I explained in an East Asia Forumessay published earlier this month why U.S. relations with Iran and China have considerable impacts for New Delhi and Islamabad:
“The prospect of even modestly improved US relations with Iran would be a net positive for both New Delhi and Islamabad, which value commercial cooperation with Tehran and prefer a relaxed US sanctions regime. A slightly less toxic US–China relationship would please Islamabad, which prefers that its top ally have better relations with Washington. But it would present a complication for New Delhi, which has seen its relations with Beijing plummet to their lowest point in decades.”
Furthermore, the Trump administration decided to declassify and release a 2018 document outlining the outgoing government’s strategic framework for the Indo- Pacific region. The document’s contents are not particularly surprising; Trump administration officials have already publicly articulated its main themes and messages. However, as the analyst Rory Medcalf pointed out, the public release of the strategy suggests a desire to signify to the incoming administration, and to the region on the whole, that there’s a need for continuity on a policy that revolves around taking a hard line toward China.
The declassified document also describes the need to “accelerate India’s rise and capacity to serve as a net provider of security” through “a stronger foundation for defense cooperation and interoperability,” as well as to support India “through diplomatic, military, and intelligence channels—to help address continental challenges such as the border dispute with China.”

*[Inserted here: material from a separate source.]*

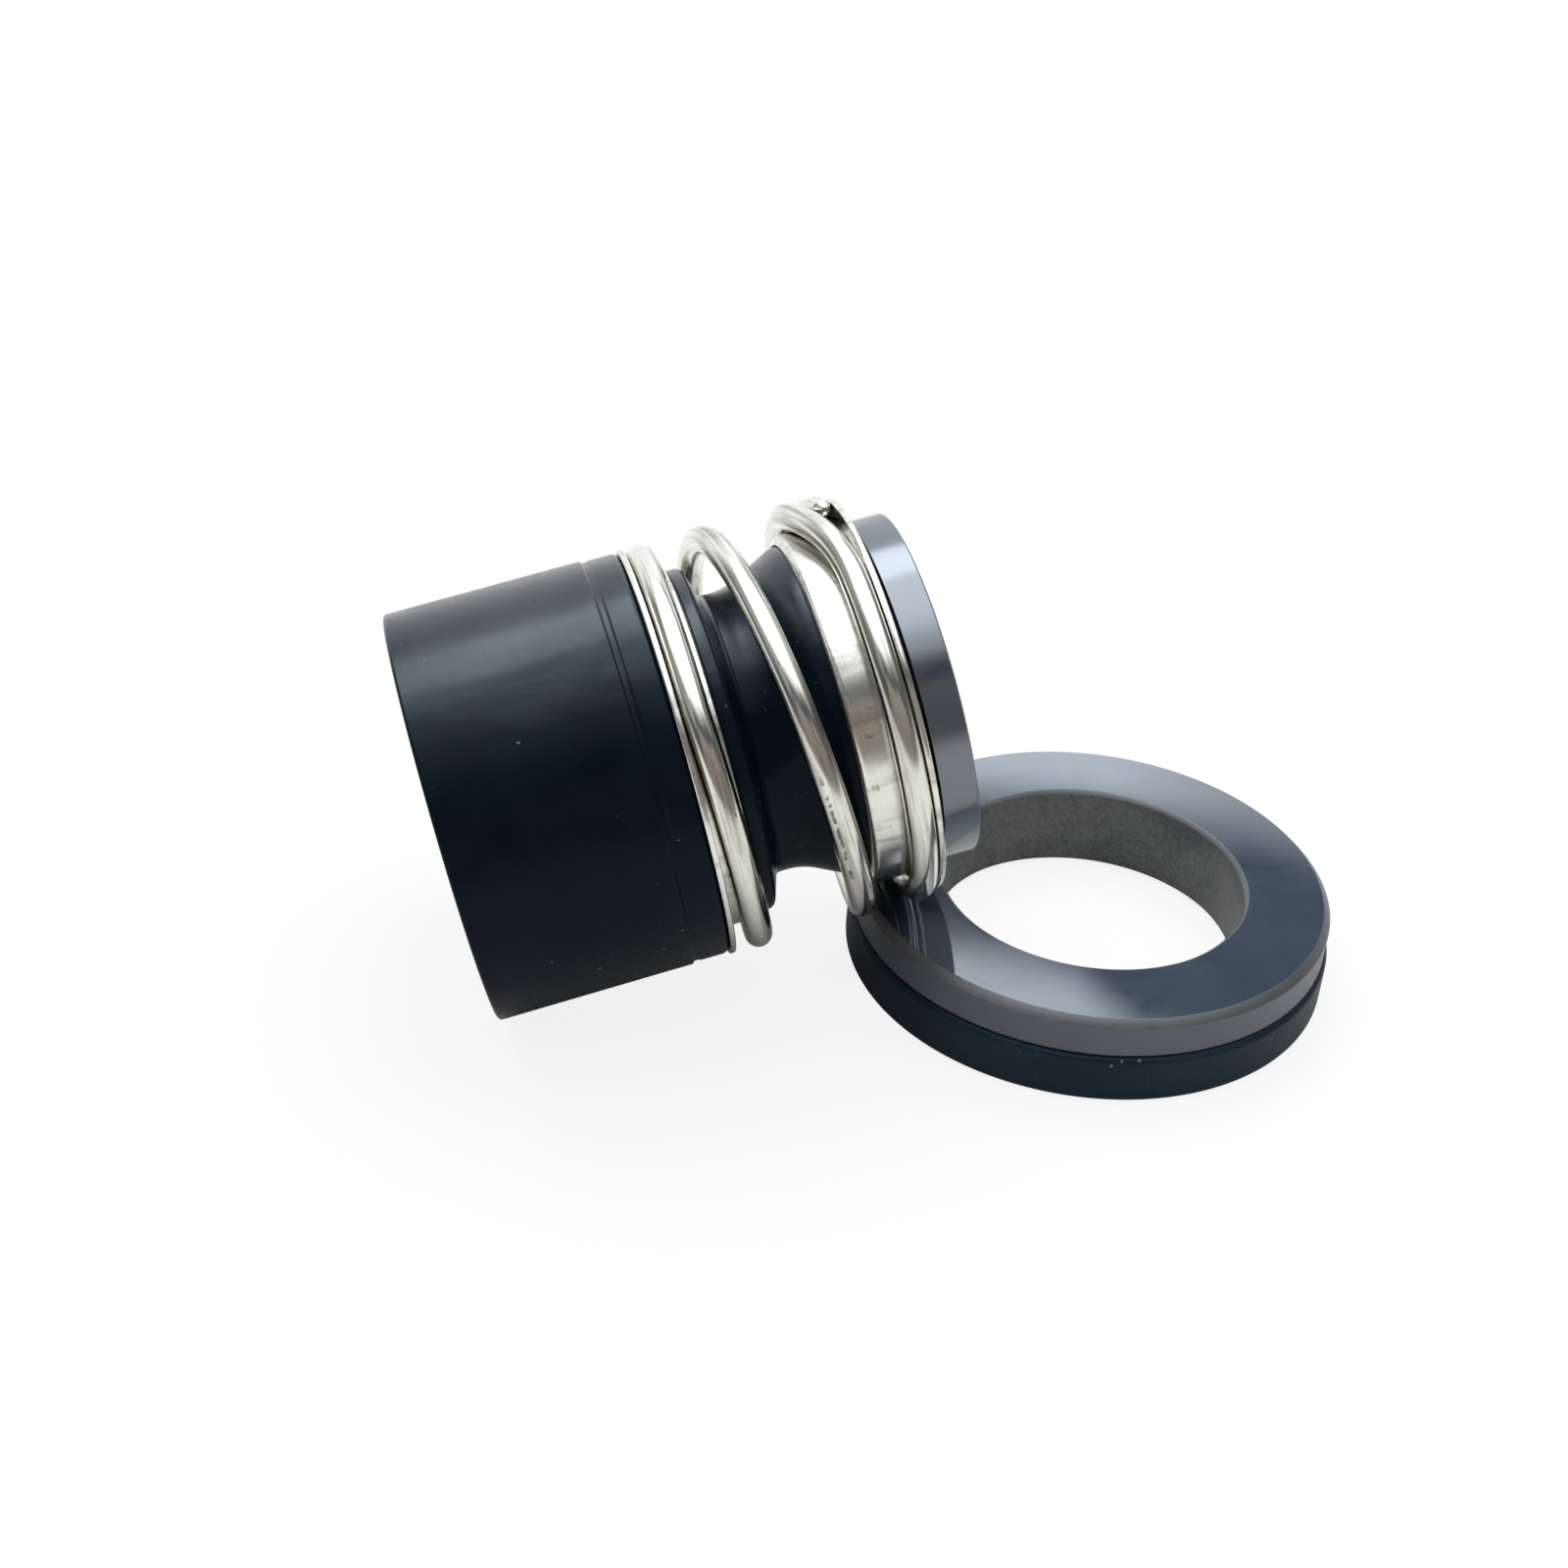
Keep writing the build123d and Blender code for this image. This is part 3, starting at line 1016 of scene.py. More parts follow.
@dataclass
class PressedCollars:
    """The tail collar and the drive collar, pressed from thin sheet."""

    place: Placement
    sheet: float = 0.0005
    leg_radius: float = 0.0144
    edge_radius: float = 0.00018
    tail_flange_start: float = 0.01875
    tail_flange_radius: float = 0.01655
    tail_leg_end: float = 0.02195
    drive_flange_radius: float = 0.0161
    drive_flange_start: float = 0.0358
    drive_leg_start: float = 0.03095
    curl_radius: float = 0.00063
    hook_radius: float = 0.0137
    hook_edge: float = 0.00006
    inner_bend: float = 0.00012
    mouth_bend: float = 0.00015

    def tail_section(self) -> List[Corner]:
        """Half section of the tail collar: a flange and a short leg."""
        bore = self.leg_radius - self.sheet
        front = self.tail_flange_start + self.sheet
        return [
            Corner(bore, self.tail_flange_start),
            Corner(self.tail_flange_radius, self.tail_flange_start, self.edge_radius, 6),
            Corner(self.tail_flange_radius, front, self.edge_radius, 6),
            Corner(self.leg_radius, front, self.inner_bend, 3),
            Corner(self.leg_radius, self.tail_leg_end, self.edge_radius, 6),
            Corner(bore, self.tail_leg_end, self.edge_radius, 6),
        ]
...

This will not sit well with Islamabad, Beijing’s ally and New Delhi’s enemy, especially as it already fears that growing U.S.-India defense cooperation has deleteriously affected what it refers to as strategic stability in South Asia. Again, such U.S. views on military partnership with India have already been articulated publicly over the last few years. But their presence in a formal U.S. policy document will heighten Pakistani anxieties about India and U.S.-India relations, and risk exacerbating tensions in an India-Pakistan relationship already in deep freeze since a brief military crisis and India’s repeal of Jammu and Kashmir’s autonomy in 2019.
The impacts of the Trump administration’s policies, including those implemented during its final days in office, will be felt far and wide—both at home and abroad. This includes South Asia, a region that may not top the initial list of Biden administration foreign policy priorities, but nonetheless one that will figure prominently in its overall strategic considerations. It is, after all, a core geopolitical component of the Indo-Pacific region. It is also home to a top U.S. security partner, to America’s longest war, and to a deepening Chinese footprint. In effect, any impacts that the Trump administration’s final moves have on South Asia are nothing to sneeze at.